I remember watching the memorable film Flash Gordon (the version released in December 1980) and Princess Aura sees Dale crying and asks “why is water leaking from her eyes”. I had always wondered what this was too. Ming the Merciless (a personal hero of mine but that’s for another occasion) explains :-

“It’s called crying, it’s a sign of their weakness.”

I was delighted by this enlightenment and pleased to have acquired this understanding. I don’t cry. Even as a baby I didn’t. My mother said that I was such a perfect baby. When I see someone crying I just do not understand why they are doing it. I mean, if they are supposed to be an equal and strong, there is no reason to do it is there? My ex-girlfriend, Kate, she said I made her sad and that was why she cried. I had to keep pointing out to her that I had done everything I could to make her happy and she had no possible reason to be sad. She would not accept this so I sat her down in front of my widescreen television and selected the execution scene. She watched and started crying. I said to her, “You are not meant to copy her, listen to Ming.” I’m not sure she could hear in between the sobs. Some people don’t want to learn do they?
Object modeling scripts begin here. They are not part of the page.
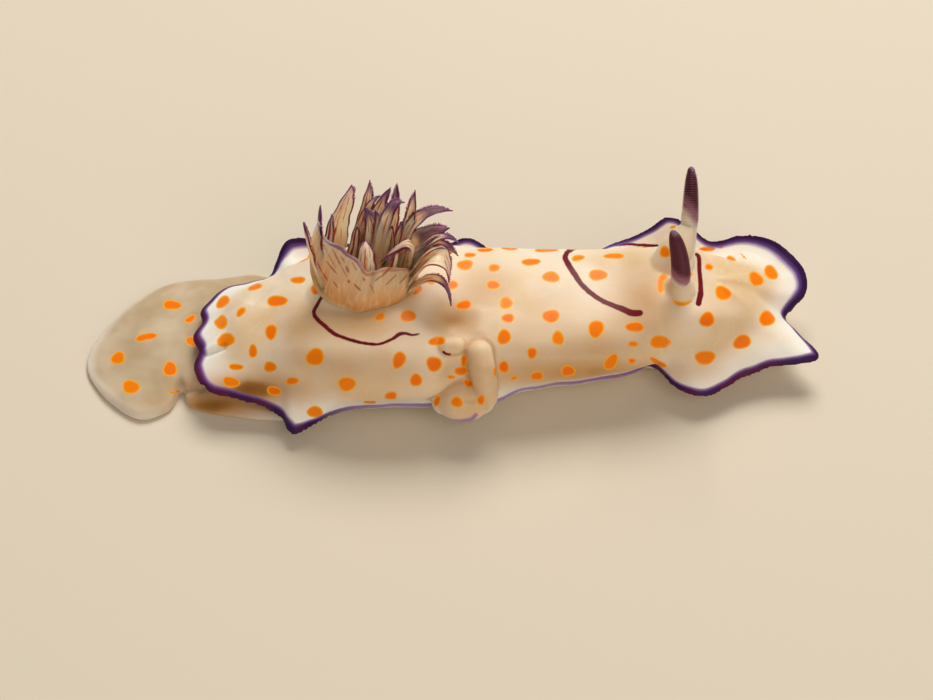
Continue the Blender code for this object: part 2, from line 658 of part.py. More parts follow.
def whole_foot():
    """The foot and tail, flat below, before they are parted."""
    edge = round_loop(list(FOOT_EDGE.values()), FOOT_SPOKES)
    root, way, reach = spokes_from(FOOT_LINE, edge)
    ridge = read(FOOT_RIDGE, root[:, 0])
    sections = []
    for share in FOOT_RINGS:
        out = reach * share
        at = root[:, 0] + way[:, 0] * out
        top = np.minimum(ridge, read(FOOT_RIDGE, at))
        edge_thick = FOOT_EDGE_THICK * np.minimum(1.0, top / 1.1)
        sections.append(np.column_stack([out, edge_thick + (top - edge_thick) * (1 - share ** FOOT_ROUND)]))
    sections.append(np.column_stack([reach, np.full(len(reach), FOOT_EDGE_HIGH)]))
    sections.append(np.column_stack([reach - FOOT_EDGE_TUCK, np.zeros(len(reach))]))
    return ringed_mesh("foot_whole", root, way, np.stack(sections, axis=1))


def copy_of(source, name):
    made = source.copy()
    made.data = source.data.copy()
    made.name = name
    bpy.context.scene.collection.objects.link(made)
    return made


def slice_of(source, name, start, end):
    """The part of source between two places along."""
    made = copy_of(source, name)
    boolean(made, box_between("slab", (start, -20, -5), (end, 20, 25)), "INTERSECT")
    return made


def head():
    """The snout under the front of the mantle, with the line of its mouth."""
    bpy.ops.mesh.primitive_uv_sphere_add(segments=20, ring_count=12, radius=1.0)
    made = bpy.context.object
    size = Matrix.Diagonal((*[radius * MM for radius in HEAD_RADII], 1.0))
    made.data.transform(Matrix.Translation(placed(HEAD_CENTRE)) @ size)
    low, high = HEAD_ROOM
    boolean(made, box_between("room", (low[0] + GAP, -9, -1), (30, 9, high[2] - GAP)), "INTERSECT")
    front = HEAD_CENTRE[0] + HEAD_RADII[0]
    middle, up = HEAD_CENTRE[1], HEAD_CENTRE[2] - MOUTH_LOW
    boolean(made, box_between("mouth", (front - MOUTH_DEEP, middle - MOUTH_WIDE / 2, up - MOUTH_HIGH / 2),
                              (front + 2, middle + MOUTH_WIDE / 2, up + MOUTH_HIGH / 2)), "DIFFERENCE")
    return made


def oral_tentacle(side):
    """A short blunt feeler beside the mouth, standing in its socket."""
    foot, way = ORAL_TENTACLES[side]
    axis = Vector(way).normalized()
    rows = ((GAP - ORAL_DEEP + DOME[0][0] * ORAL_RADIUS, 1.0), (0.3 * ORAL_LONG, 0.95),
            (0.7 * ORAL_LONG, 0.8), (ORAL_LONG, 0.6))
    points = [Vector(foot) + axis * reach for reach, share in rows]
    return tube("oral_tentacle", *domed(points, [ORAL_RADIUS * share for reach, share in rows]), 4)


def build():
    animal = bpy.data.collections.new("hypselodoris_ghardaqana")
    bpy.context.scene.collection.children.link(animal)

    mantle = whole_mantle()
    boolean(mantle, box_between("head_room", *HEAD_ROOM), "DIFFERENCE")
    spans = {
        "mantle_head": (HEAD_CUT + GAP / 2, 40),
        "mantle_back": (REAR_CUT + GAP / 2, HEAD_CUT - GAP / 2),
        "mantle_rear": (-40, REAR_CUT - GAP / 2),
    }
    parts = {name: slice_of(mantle, name, *span) for name, span in spans.items()}
    bpy.data.objects.remove(mantle)

    joined("mantle_head", [parts["mantle_head"]] + [sheath(side) for side in RHINOPHORES])
    for feeler in RHINOPHORES.values():
        boolean(parts["mantle_head"], socket(*feeler[:2], SOCKET_DEEP, SOCKET_RADIUS), "DIFFERENCE")
    joined("mantle_back", [parts["mantle_back"]] + fold_pieces())
    boolean(parts["mantle_back"], gill_pocket(), "DIFFERENCE")
    for name, part in parts.items():
        finish(tidied(part), name, "mantle", animal)

    under = whole_foot()
    for name, span in {"foot": (TAIL_CUT + GAP / 2, 40), "tail": (-40, TAIL_CUT - GAP / 2)}.items():
        finish(tidied(slice_of(under, name, *span)), name, "foot", animal)
    bpy.data.objects.remove(under)

    for side in RHINOPHORES:
        finish(rhinophore(side), "rhinophore_" + side, "rhinophore", animal)
    for name, middle in GILL_QUARTERS.items():
        finish(tidied(gill_quarter(name, middle)), name, "gill", animal)

    snout = head()
    for side, feeler in ORAL_TENTACLES.items():
        boolean(snout, socket(*feeler, ORAL_DEEP, ORAL_RADIUS + GAP), "DIFFERENCE")
        finish(oral_tentacle(side), "oral_tentacle_" + side, "foot", animal)
    finish(tidied(snout), "head", "foot", animal)


for old in list(bpy.data.objects):
    bpy.data.objects.remove(old)
build()
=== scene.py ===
"""The looks of a crawling sea slug, hypselodoris ghardaqana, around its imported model.

Lengths are in millimetres in the animal's own frame: head towards +X, its right side towards -Y, floor at
z = 0. piece() turns such points into metres in the model's frame. Places in the photograph are pixels of its
933 by 700 frame, and each mark's places are cast from the camera on to the skin, so that it lies in the skin.
"""

import math

import bmesh
import bpy
import numpy as np
from mathutils import Euler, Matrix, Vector, noise
from mathutils.bvhtree import BVHTree
from mathutils.kdtree import KDTree


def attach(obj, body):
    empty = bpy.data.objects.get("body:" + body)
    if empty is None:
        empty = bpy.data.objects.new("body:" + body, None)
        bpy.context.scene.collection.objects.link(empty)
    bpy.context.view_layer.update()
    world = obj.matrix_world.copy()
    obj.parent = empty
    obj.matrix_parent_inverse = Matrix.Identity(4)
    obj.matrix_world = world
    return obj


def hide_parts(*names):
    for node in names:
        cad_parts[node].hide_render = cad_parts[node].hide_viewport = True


MM = 0.001
MIDDLE = (0.0, 0.08, 0.0)
PHOTO_WIDE, PHOTO_HIGH = 933, 700
SEED = 7
# How far off a mark is taken to be where there is none near.
FAR = 2.0
# How finely a smooth curve is worked out between two of its points.
CURVE_STEPS = 40

# The camera: how steeply it looks down, its lens, and the point it looks at.
CAMERA_ELEVATION = 50
LENS, SENSOR = 85, 36
CAMERA_TARGET = (1.36, -1.77, 3.0)
PIXELS_PER_MM = 12.17

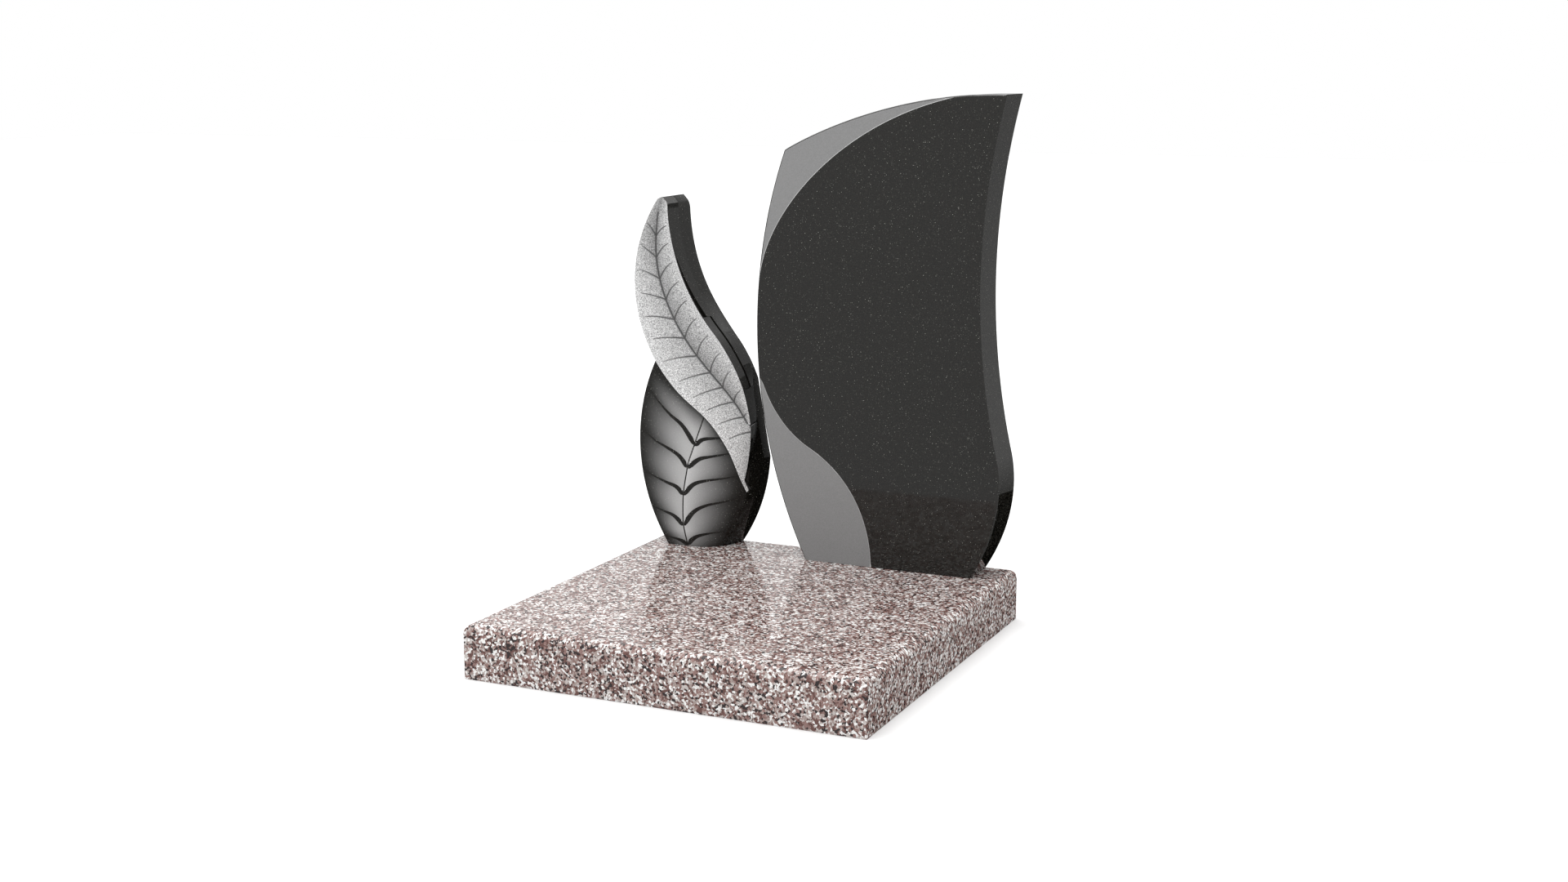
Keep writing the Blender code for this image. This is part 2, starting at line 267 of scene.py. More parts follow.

2 thoughts on “The Sum of All Tears

  1. EyesWideOpen says:

    Interesting as always. My ex liked to make me cry. The first time I cried in front of him I apologized because I didn’t like being vulnerable in front of anyone. He tenderly wiped the tears from my eyes and told me it made him feel closer to me. As time went on, he would also tell me he was no good for me because he always made me sad, I deserved to be happy so I should find a man with fewer expectations/demands. However, if I didn’t show emotion when I told him I missed him or when he made me feel guilty over something that occurred, he felt it wasn’t genuine or I didn’t care enough which would lead to a whole line of questioning about the reality/depth of my love for him…needless to say, I very nearly cried every single day.

    1. malignnarc says:

      Thank you for sharing that EWO. The demonstration of emotion is what we strive for and if you do not provide it then we are not getting out fuel, so we must do something to generate it by accusing you of hurting us. Crying fascinates me. I have learned to do it as a last resort measure to getting ym way but I do not like doing it. I would much rather one of my manipulative techniques bear fruit. As Ming the Merciless said, “It is a sign of their weakness.” I see you thought that as well.

Vent Your Spleen! (Please see the Rules in Formal Info)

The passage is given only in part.